With all of the fanfare of a cat-burglar slipping in through a first floor window in back office of a diamond museum, the ESRC has published its Vital Statistics for 2012-13, including the success rates by academic discipline. I’ve been looking forward to seeing these figures to see if there’s been any change since last year’s figures, which showed huge variations in success rates between different disciplines, with success rates varying from 1 in 68 for Business and Management and 2 in 62 for Education compared to 7 of 18 for socio-legal studies.
The headline news, as trumpeted in the Times Higher, is that success rates are indeed up, and that “demand management” appears to be working. Their table shows how applications, amount of money distributed, and success rates have varied over the last few years, and has figures for all of the research councils. For the ESRC, the numbers in their Vital Statistics document are slightly different (315 applications, 27% success rate) to those in the Times Higher table (310, 26%) , possibly because some non-university recipients have been excluded. The overall picture is hugely encouraging and is a great improvement on 14% success rates last year. And it’s also worth repeating that these figures don’t seem to include the Knowledge Exchange scheme, which now has a 52% success rate. This success rate is apparently too high, as the scheme is going to end in March next year to be replaced with a scheme of passing funding directly to institutions based on their ESRC funding record – similar to the EPSRC scheme which also delegates responsibility for running impact/knowledge exchange schemes to universities.

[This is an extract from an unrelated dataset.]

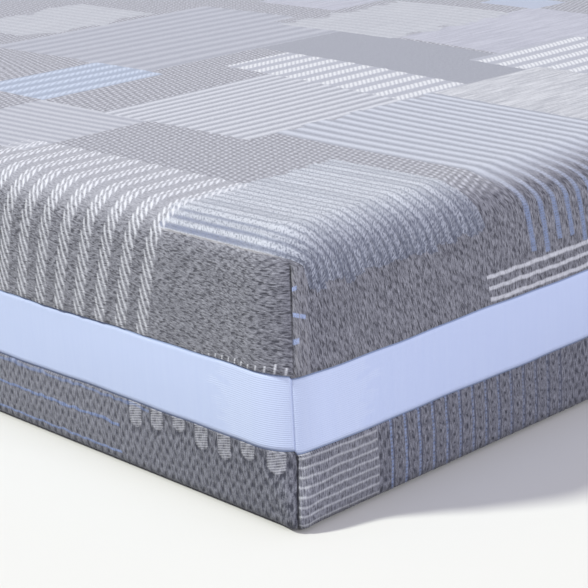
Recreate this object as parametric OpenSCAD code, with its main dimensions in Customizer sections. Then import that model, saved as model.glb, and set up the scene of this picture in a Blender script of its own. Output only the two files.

For the ESRC, “demand management” measures so far have largely consisted of:
(i) Telling universities to stop submitting crap applications (I paraphrase, obviously…..)
(ii) Telling universities that they have to have some kind of internal peer review process
(iii) Threatening some kind of researcher sanctions if (i) and (ii) don’t do the trick.
And the message appears to have been getting through. Though I do wonder how much of this gain is through eliminating “small” research grants – up to £100k – which I think in recent times had a worse success rate than Standard Grants, though that wasn’t always the case historically. Although it’s more work to process and review applications for four pots of 100k than for one of 400k, the loss of Standard Grants is to be regretted, as it’s now very difficult indeed to get funding for social science projects with a natural size of £20k-£199k.
But what you’re probably wondering is how your academic discipline got on this time round. Well, you can find this year’s and last year’s Vital Statistics documents hidden away in a part of the ESRC’s website that even I struggle to find, and I’ve collated them for easy comparison purposes here. But the figures aren’t comparing like with like – the 2011/12 figures included the last six months of the old Small Grants Scheme, which distorts things. It’s also difficult (obviously) to make judgements based on small numbers which probably aren’t statistically significant. Also, in the 2011-12 figures there were 43 applications (about 6% of the total) which were flagged as “no lead discipline”, which isn’t a category this year. But some overall trends have emerged:
- Socio-legal Studies (7 from 18, 3 from 8), Linguistics (6 from 27, 5 from 15) and Social Anthropology (5 from 18, 4 from 5) have done significantly better than the average for the last two years
- Business and Management (1 from 68, 2 from 17) and Education (2 from 62, 2 from 19) continue to do very poorly.
- Economics and Economics and Social History did very well the year before last, but much less well this year.
- Psychology got one-third of all the successes last year, and over a quarter the year before, though the success rate is only very slightly above average in both years.
- No projects in the last two years funded from Environmental Planning or Science and Technology Studies
- Demography (2 from 2) and Social Work (3 from 6) have their first projects funded since 2009/10.
Last year I speculated briefly about what the causes of these differences might be and looked at success rates in previous years, and much of that is still relevant. Although we should welcome the overall rise in success rates, it’s still the case that some academic subjects do consistently better than others with the ESRC. While we shouldn’t expect to see exactly even success rates, when some consistently outperform the average, and some under-perform, we ought to wonder why that is.